→ Raw data
## start

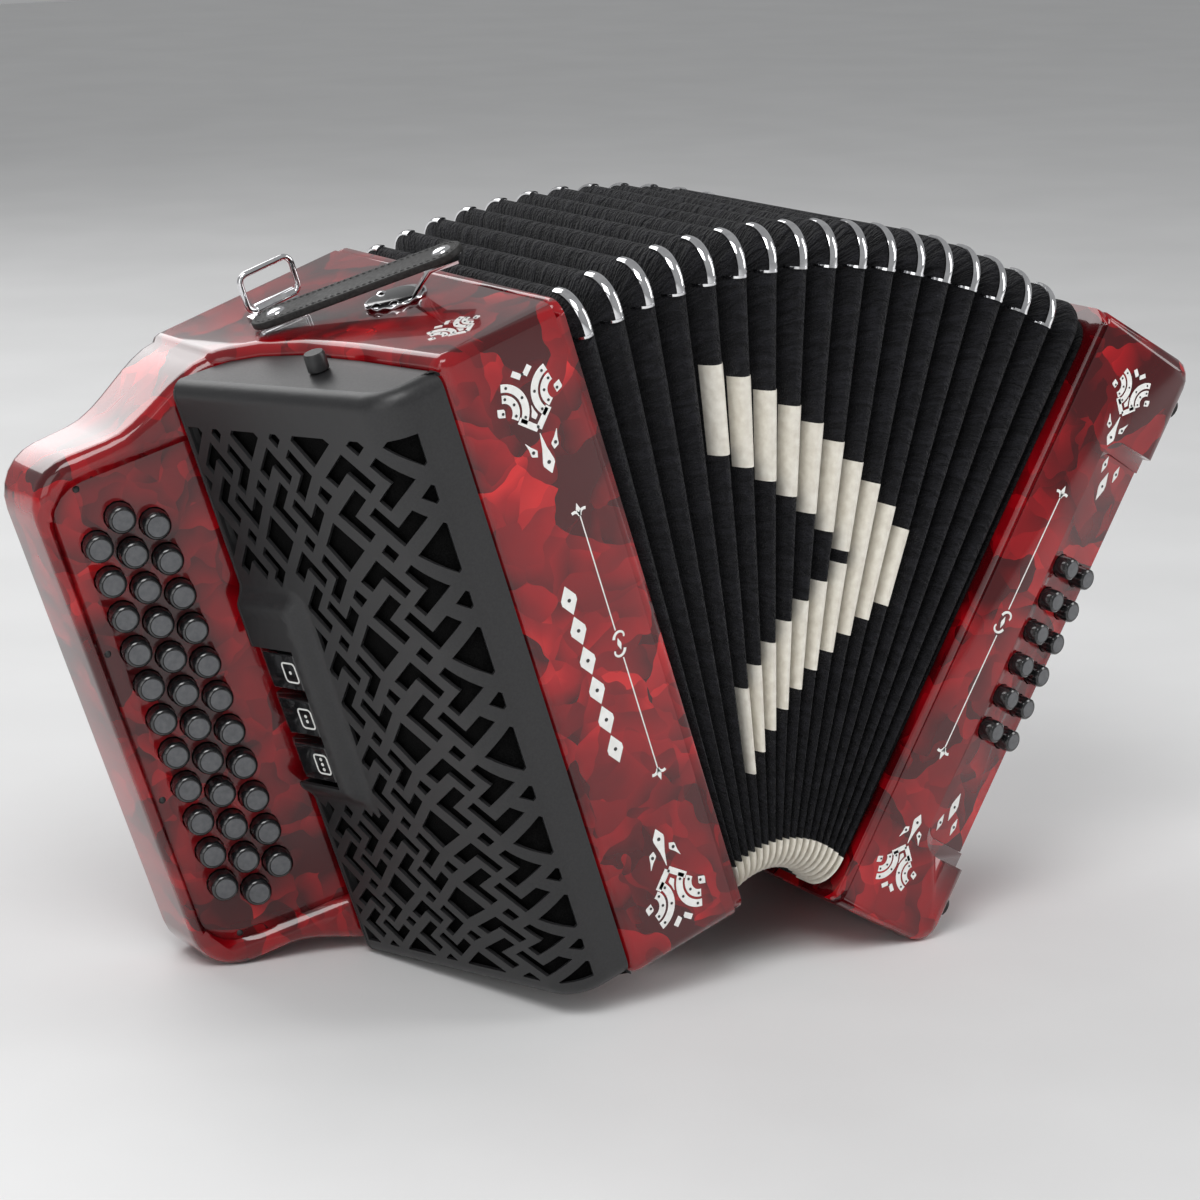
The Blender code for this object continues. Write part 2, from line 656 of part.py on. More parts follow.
cut(bass_case, slab("recess", [recess_plan(-0.019, 0.040, recess_half, 0.012)], -0.04, 0.0, "Y"),
    recess)
plate_plan = recess_plan(-0.0175, 0.0155, 0.105, 0.008)
seat_plan = recess_plan(-0.0178, 0.040, 0.1053, 0.0083)
cut(bass_case, slab("recess_seat", [seat_plan], -0.01, 0.0031, "Y"), recess)
cut(bass_case, slab("recess_well", [recess_plan(-0.0157, 0.0141, 0.098, 0.004)], 0.002, 0.0155, "Y"),
    recess)

bass_board = place("bass_button_board", slab("bass_button_board", [plate_plan], 0.0003, 0.0028, "Y"),
                   recess, red_finish)
bass_rows = [((BASS_ROWS - 1) / 2 - row) * BASS_ROW_PITCH for row in range(BASS_ROWS)]
bass_holes = [((x, -0.01, z), BASS_BUTTON_RADIUS + 0.0006, 0.02)
              for x in BASS_COLUMN_X for z in bass_rows]
cut(bass_board, rods("bass_button_holes", "Y", bass_holes, 12))

BASS_PROFILE = ((0.0, -0.0075), (0.0048, -0.0073), (BASS_BUTTON_RADIUS, -0.0056),
                (BASS_BUTTON_RADIUS, 0.0036), (0.0068, 0.0036), (0.0068, 0.0056), (0.0, 0.0056))
bass_button = turned("bass_button", BASS_PROFILE, 12)
for index in range(2 * BASS_ROWS):
    button = place(f"bass_button_{index + 1:02d}", bass_button, recess, gloss_finish)
    button.location = (BASS_COLUMN_X[index % 2], 0.0, bass_rows[index // 2])

# ---------------------------------------------------------------- bass inside and cover
board_mesh, port_mesh = ported_board("bass_soundboard", bx, -0.0795, 0.0965, 0.0385, 2, 5)
cut(place("bass_soundboard", board_mesh, bass, alloy_finish), port_mesh)
reed_combs("bass_reed_block", bass, bx, 0.0342, (-0.030, 0.045), 5)

cover_box = block_span(bx, 0.0605, 0.0648, -0.0715, 0.0965, 0.0105, HEIGHT - 0.0105)
bass_cover = place("bass_cover", boxes("bass_cover", [cover_box]), bass, red_finish)
louvres = [block_span(bx, 0.05, 0.08, -0.055, -0.025, z, z + 0.005)
           for z in (0.11 + 0.02 * i for i in range(6))]
cut(bass_cover, boxes("bass_louvres", louvres))

FOOT_PLACES = ((-0.090, 0.022), (0.086, 0.022), (-0.090, HEIGHT - 0.022), (0.086, HEIGHT - 0.022))
for index, (y, z) in enumerate(FOOT_PLACES):
    foot = rods("foot", "X", [((bx(BASS_WIDTH + GAP), y, z), 0.006, 0.005)], 18)
    soften(place(f"bass_foot_{index + 1}", foot, bass, rubber_finish), 0.001, 2)

AIR_Y, AIR_Z = -0.084, 0.277
air_hole = rods("air_hole", "X", [((bx(0.052), AIR_Y, AIR_Z), 0.0064, 0.03)], 20)
cut(bass_case, air_hole)
air_button = rods("air_button", "X", [((bx(0.0575), AIR_Y, AIR_Z), 0.0058, 0.0145)], 20)
soften(place("air_button", air_button, bass, gloss_finish), 0.0012, 2)

# ---------------------------------------------------------------- hand strap
HAND_LOW, HAND_HIGH = 0.040, 0.276
HAND_BULGE = 0.036
HAND_THICKNESS = 0.0032


def hand_line(offset):
    """The strap's line over the cover: flat at both ends and bowed out between them."""
    line = []
    steps = 16
    for i in range(steps + 1):
        share = i / steps
        bow = math.sin(math.pi * share) ** 2
        z = HAND_LOW + (HAND_HIGH - HAND_LOW) * share
        line.append((bx(BASS_WIDTH + 0.0004 + HAND_BULGE * bow + offset), z))
    return line


strap_side = hand_line(0.0) + list(reversed(hand_line(HAND_THICKNESS)))
place("hand_strap", slab("hand_strap", [strap_side], -0.008, 0.052, "Y"), bass, leather_finish)

WHEEL_Y, WHEEL_Z = 0.022, 0.290
WHEEL_OUT = BASS_WIDTH + 0.0095
housing_box = block_span(bx, BASS_WIDTH + GAP, BASS_WIDTH + 0.0125, -0.010, 0.054, 0.2785, 0.3015)
adjuster = place("strap_adjuster_housing", boxes("strap_adjuster_housing", [housing_box]),
                 bass, black_finish)
soften(adjuster, 0.0015, 2)
wheel_room = block_span(bx, BASS_WIDTH + 0.0015, BASS_WIDTH + 0.03, WHEEL_Y - 0.0095,
                        WHEEL_Y + 0.0095, WHEEL_Z - 0.0045, WHEEL_Z + 0.0045)
cut(adjuster, boxes("wheel_room", [wheel_room]))
wheel_pivot = empty("wheel_pivot", (bx(WHEEL_OUT), WHEEL_Y, WHEEL_Z), parent=bass)
wheel = rods("wheel", "Z", [((0, 0, -0.0038), 0.0075, 0.0076)], 24)
soften(place("strap_adjuster_wheel", wheel, wheel_pivot, chrome_finish), 0.0008, 2)
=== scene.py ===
# %% [markdown]
# # A three-row button accordion with its bellows fanned open
# The working model already has every body in its place.  This script gives it its looks.  New
# pieces are surfaces computed with numpy as whole arrays: a profile carried along a path, or a grid
# of two parameters.  Each one is drawn in the frame of its own block and then leaned with it.

import json
import math

import bmesh
import bpy
import numpy as np
from mathutils import Matrix, Vector


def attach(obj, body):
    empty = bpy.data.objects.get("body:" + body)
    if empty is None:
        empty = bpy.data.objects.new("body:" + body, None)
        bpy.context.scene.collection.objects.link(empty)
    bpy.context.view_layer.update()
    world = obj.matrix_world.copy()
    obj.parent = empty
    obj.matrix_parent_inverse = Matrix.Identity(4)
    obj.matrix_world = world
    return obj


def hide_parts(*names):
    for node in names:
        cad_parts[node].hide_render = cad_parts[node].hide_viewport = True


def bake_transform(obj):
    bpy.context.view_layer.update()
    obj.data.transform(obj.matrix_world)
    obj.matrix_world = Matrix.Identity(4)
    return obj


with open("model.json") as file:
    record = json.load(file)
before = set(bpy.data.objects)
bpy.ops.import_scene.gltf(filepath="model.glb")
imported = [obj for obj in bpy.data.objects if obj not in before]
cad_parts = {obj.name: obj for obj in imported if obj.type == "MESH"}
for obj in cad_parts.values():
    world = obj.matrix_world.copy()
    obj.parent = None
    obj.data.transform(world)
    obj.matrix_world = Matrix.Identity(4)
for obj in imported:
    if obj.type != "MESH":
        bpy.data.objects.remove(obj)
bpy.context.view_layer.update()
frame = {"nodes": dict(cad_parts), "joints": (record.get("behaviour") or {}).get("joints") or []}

# %% [markdown]
# The instrument is two leaning blocks that turn about one line, the fan axis.  The axis is read
# from the joint, and the driving sizes are the ones the blocks were built to.

# %% Driving sizes
HEIGHT = 0.320
HALF_DEPTH = 0.103
TREBLE_LEAN = math.radians(18.1)
BASS_LEAN = math.radians(30.8)
FACE_OFFSET = 0.034
CLOSED_STACK = 0.054
STRIP_WIDTH = 0.062
BASS_WIDTH = 0.065
BOARD_SLOPE = 0.228
BOARD_TILT = math.atan(BOARD_SLOPE)
BUTTON_LINES = 12
BUTTON_PITCH = 0.0185
ROW_SPACING = 0.0144
FOLDS = 18
fan_joint = next(joint for joint in frame["joints"] if joint["name"] == "bellows_fan")
FAN_AXIS = np.array(fan_joint["pos_m"])
print("fan axis at", FAN_AXIS.round(4))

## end

→ What you are asked to do
Nothing beyond the lines starting at the line containing "strap_side = hand_line(0.0)" and ending at the line containing "record = json.load(file)" is to be reproduced; reproduce those lines exactly, both ends included.

→ Solution
strap_side = hand_line(0.0) + list(reversed(hand_line(HAND_THICKNESS)))
place("hand_strap", slab("hand_strap", [strap_side], -0.008, 0.052, "Y"), bass, leather_finish)

WHEEL_Y, WHEEL_Z = 0.022, 0.290
WHEEL_OUT = BASS_WIDTH + 0.0095
housing_box = block_span(bx, BASS_WIDTH + GAP, BASS_WIDTH + 0.0125, -0.010, 0.054, 0.2785, 0.3015)
adjuster = place("strap_adjuster_housing", boxes("strap_adjuster_housing", [housing_box]),
                 bass, black_finish)
soften(adjuster, 0.0015, 2)
wheel_room = block_span(bx, BASS_WIDTH + 0.0015, BASS_WIDTH + 0.03, WHEEL_Y - 0.0095,
                        WHEEL_Y + 0.0095, WHEEL_Z - 0.0045, WHEEL_Z + 0.0045)
cut(adjuster, boxes("wheel_room", [wheel_room]))
wheel_pivot = empty("wheel_pivot", (bx(WHEEL_OUT), WHEEL_Y, WHEEL_Z), parent=bass)
wheel = rods("wheel", "Z", [((0, 0, -0.0038), 0.0075, 0.0076)], 24)
soften(place("strap_adjuster_wheel", wheel, wheel_pivot, chrome_finish), 0.0008, 2)
=== scene.py ===
# %% [markdown]
# # A three-row button accordion with its bellows fanned open
# The working model already has every body in its place.  This script gives it its looks.  New
# pieces are surfaces computed with numpy as whole arrays: a profile carried along a path, or a grid
# of two parameters.  Each one is drawn in the frame of its own block and then leaned with it.

import json
import math

import bmesh
import bpy
import numpy as np
from mathutils import Matrix, Vector


def attach(obj, body):
    empty = bpy.data.objects.get("body:" + body)
    if empty is None:
        empty = bpy.data.objects.new("body:" + body, None)
        bpy.context.scene.collection.objects.link(empty)
    bpy.context.view_layer.update()
    world = obj.matrix_world.copy()
    obj.parent = empty
    obj.matrix_parent_inverse = Matrix.Identity(4)
    obj.matrix_world = world
    return obj


def hide_parts(*names):
    for node in names:
        cad_parts[node].hide_render = cad_parts[node].hide_viewport = True


def bake_transform(obj):
    bpy.context.view_layer.update()
    obj.data.transform(obj.matrix_world)
    obj.matrix_world = Matrix.Identity(4)
    return obj


with open("model.json") as file:
    record = json.load(file)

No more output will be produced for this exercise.